## Job
Repeat verbatim, and only, the lines of the data below, beginning at the line that contains "The three.js and" and stopping after the line that contains "obj.data.transform(world)".
-------- The records --------
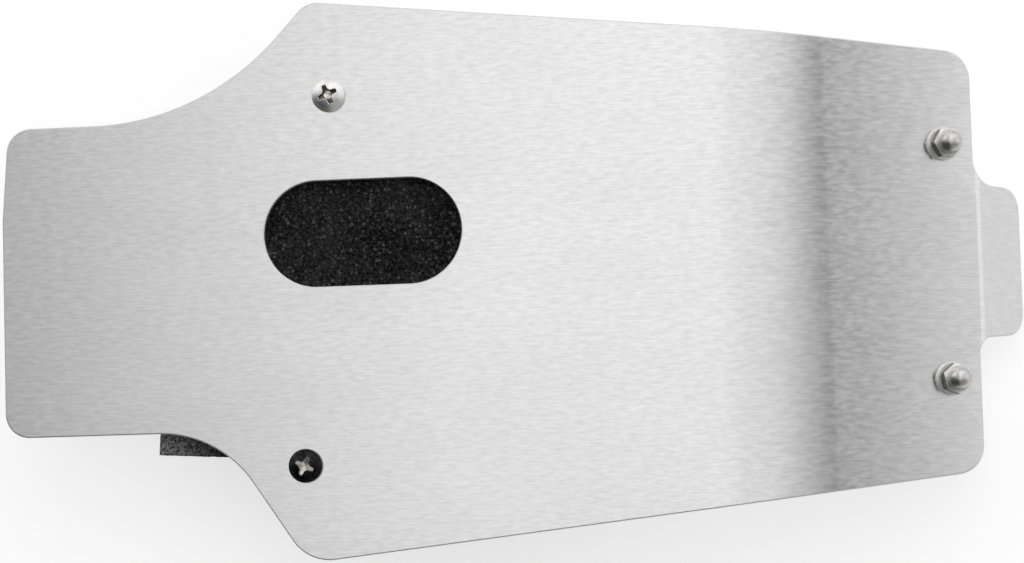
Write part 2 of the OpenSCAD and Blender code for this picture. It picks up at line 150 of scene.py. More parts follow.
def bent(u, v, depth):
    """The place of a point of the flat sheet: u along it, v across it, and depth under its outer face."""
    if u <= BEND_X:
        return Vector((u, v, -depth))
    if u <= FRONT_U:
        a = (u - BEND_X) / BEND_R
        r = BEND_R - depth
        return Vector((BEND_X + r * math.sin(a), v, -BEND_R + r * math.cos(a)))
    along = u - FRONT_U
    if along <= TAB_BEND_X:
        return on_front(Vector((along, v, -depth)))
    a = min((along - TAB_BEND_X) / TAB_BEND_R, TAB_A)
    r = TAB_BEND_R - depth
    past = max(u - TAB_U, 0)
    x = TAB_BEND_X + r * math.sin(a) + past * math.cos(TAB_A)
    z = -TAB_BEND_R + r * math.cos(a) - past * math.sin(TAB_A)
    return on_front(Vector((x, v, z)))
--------
-------- The records --------
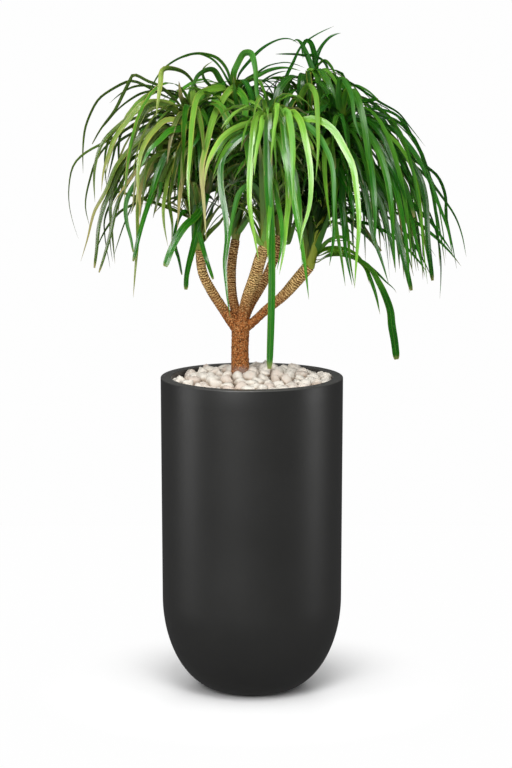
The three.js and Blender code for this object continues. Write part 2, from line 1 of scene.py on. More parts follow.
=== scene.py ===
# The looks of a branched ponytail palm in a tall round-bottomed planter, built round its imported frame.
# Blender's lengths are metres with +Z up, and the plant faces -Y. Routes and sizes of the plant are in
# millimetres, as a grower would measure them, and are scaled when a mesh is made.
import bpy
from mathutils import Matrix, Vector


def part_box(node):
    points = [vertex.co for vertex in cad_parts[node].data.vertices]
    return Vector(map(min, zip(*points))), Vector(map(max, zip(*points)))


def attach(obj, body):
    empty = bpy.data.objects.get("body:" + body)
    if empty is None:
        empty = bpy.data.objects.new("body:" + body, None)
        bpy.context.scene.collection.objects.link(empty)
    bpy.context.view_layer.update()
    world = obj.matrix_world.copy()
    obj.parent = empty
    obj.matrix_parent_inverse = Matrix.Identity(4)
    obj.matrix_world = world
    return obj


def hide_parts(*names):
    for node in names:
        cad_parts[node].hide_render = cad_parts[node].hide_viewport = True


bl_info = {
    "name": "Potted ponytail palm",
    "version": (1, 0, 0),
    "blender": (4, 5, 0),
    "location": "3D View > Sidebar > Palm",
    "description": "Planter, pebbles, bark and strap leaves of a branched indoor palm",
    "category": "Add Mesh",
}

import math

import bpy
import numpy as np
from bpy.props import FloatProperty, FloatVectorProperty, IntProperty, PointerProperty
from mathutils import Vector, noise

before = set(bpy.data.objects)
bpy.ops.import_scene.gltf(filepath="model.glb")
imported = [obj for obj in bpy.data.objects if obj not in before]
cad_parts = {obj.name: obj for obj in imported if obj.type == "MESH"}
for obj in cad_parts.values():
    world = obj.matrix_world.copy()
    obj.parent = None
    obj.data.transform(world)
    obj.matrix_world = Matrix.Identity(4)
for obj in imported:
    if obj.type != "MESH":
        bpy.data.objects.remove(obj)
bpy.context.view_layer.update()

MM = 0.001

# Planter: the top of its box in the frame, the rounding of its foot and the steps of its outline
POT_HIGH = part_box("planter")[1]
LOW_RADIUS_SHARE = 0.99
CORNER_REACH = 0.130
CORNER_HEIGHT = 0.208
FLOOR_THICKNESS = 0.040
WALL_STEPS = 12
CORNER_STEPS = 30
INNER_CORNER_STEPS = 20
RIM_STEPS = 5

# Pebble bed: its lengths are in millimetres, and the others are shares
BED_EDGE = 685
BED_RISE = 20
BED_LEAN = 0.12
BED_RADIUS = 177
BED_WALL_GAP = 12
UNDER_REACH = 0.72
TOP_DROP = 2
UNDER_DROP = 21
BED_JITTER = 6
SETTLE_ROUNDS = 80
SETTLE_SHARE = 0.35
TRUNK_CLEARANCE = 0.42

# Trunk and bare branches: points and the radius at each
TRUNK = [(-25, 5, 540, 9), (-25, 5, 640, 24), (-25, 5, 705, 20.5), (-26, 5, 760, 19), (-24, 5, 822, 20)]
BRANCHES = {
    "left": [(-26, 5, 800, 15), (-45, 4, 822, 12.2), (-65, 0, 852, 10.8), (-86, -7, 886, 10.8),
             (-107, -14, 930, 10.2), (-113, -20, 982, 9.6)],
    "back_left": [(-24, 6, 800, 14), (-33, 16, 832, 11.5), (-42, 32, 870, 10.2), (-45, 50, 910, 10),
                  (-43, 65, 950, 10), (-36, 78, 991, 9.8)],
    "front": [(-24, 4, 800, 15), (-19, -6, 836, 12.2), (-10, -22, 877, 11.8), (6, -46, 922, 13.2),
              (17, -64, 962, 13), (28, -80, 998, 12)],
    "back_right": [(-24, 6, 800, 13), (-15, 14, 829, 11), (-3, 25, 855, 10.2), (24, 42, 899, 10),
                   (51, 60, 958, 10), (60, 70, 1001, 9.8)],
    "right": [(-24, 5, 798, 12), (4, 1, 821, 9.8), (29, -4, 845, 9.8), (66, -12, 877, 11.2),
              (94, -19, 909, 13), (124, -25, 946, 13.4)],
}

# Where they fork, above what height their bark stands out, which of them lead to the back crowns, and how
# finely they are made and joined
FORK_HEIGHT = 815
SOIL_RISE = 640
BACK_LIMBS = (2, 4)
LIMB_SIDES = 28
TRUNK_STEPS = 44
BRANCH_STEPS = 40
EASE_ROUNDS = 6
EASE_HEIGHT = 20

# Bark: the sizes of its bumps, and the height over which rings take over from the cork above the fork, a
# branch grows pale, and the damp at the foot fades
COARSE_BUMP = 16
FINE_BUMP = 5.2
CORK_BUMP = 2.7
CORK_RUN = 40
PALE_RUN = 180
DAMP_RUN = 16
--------
## The answer
The three.js and Blender code for this object continues. Write part 2, from line 1 of scene.py on. More parts follow.
=== scene.py ===
# The looks of a branched ponytail palm in a tall round-bottomed planter, built round its imported frame.
# Blender's lengths are metres with +Z up, and the plant faces -Y. Routes and sizes of the plant are in
# millimetres, as a grower would measure them, and are scaled when a mesh is made.
import bpy
from mathutils import Matrix, Vector


def part_box(node):
    points = [vertex.co for vertex in cad_parts[node].data.vertices]
    return Vector(map(min, zip(*points))), Vector(map(max, zip(*points)))


def attach(obj, body):
    empty = bpy.data.objects.get("body:" + body)
    if empty is None:
        empty = bpy.data.objects.new("body:" + body, None)
        bpy.context.scene.collection.objects.link(empty)
    bpy.context.view_layer.update()
    world = obj.matrix_world.copy()
    obj.parent = empty
    obj.matrix_parent_inverse = Matrix.Identity(4)
    obj.matrix_world = world
    return obj


def hide_parts(*names):
    for node in names:
        cad_parts[node].hide_render = cad_parts[node].hide_viewport = True


bl_info = {
    "name": "Potted ponytail palm",
    "version": (1, 0, 0),
    "blender": (4, 5, 0),
    "location": "3D View > Sidebar > Palm",
    "description": "Planter, pebbles, bark and strap leaves of a branched indoor palm",
    "category": "Add Mesh",
}

import math

import bpy
import numpy as np
from bpy.props import FloatProperty, FloatVectorProperty, IntProperty, PointerProperty
from mathutils import Vector, noise

before = set(bpy.data.objects)
bpy.ops.import_scene.gltf(filepath="model.glb")
imported = [obj for obj in bpy.data.objects if obj not in before]
cad_parts = {obj.name: obj for obj in imported if obj.type == "MESH"}
for obj in cad_parts.values():
    world = obj.matrix_world.copy()
    obj.parent = None
    obj.data.transform(world)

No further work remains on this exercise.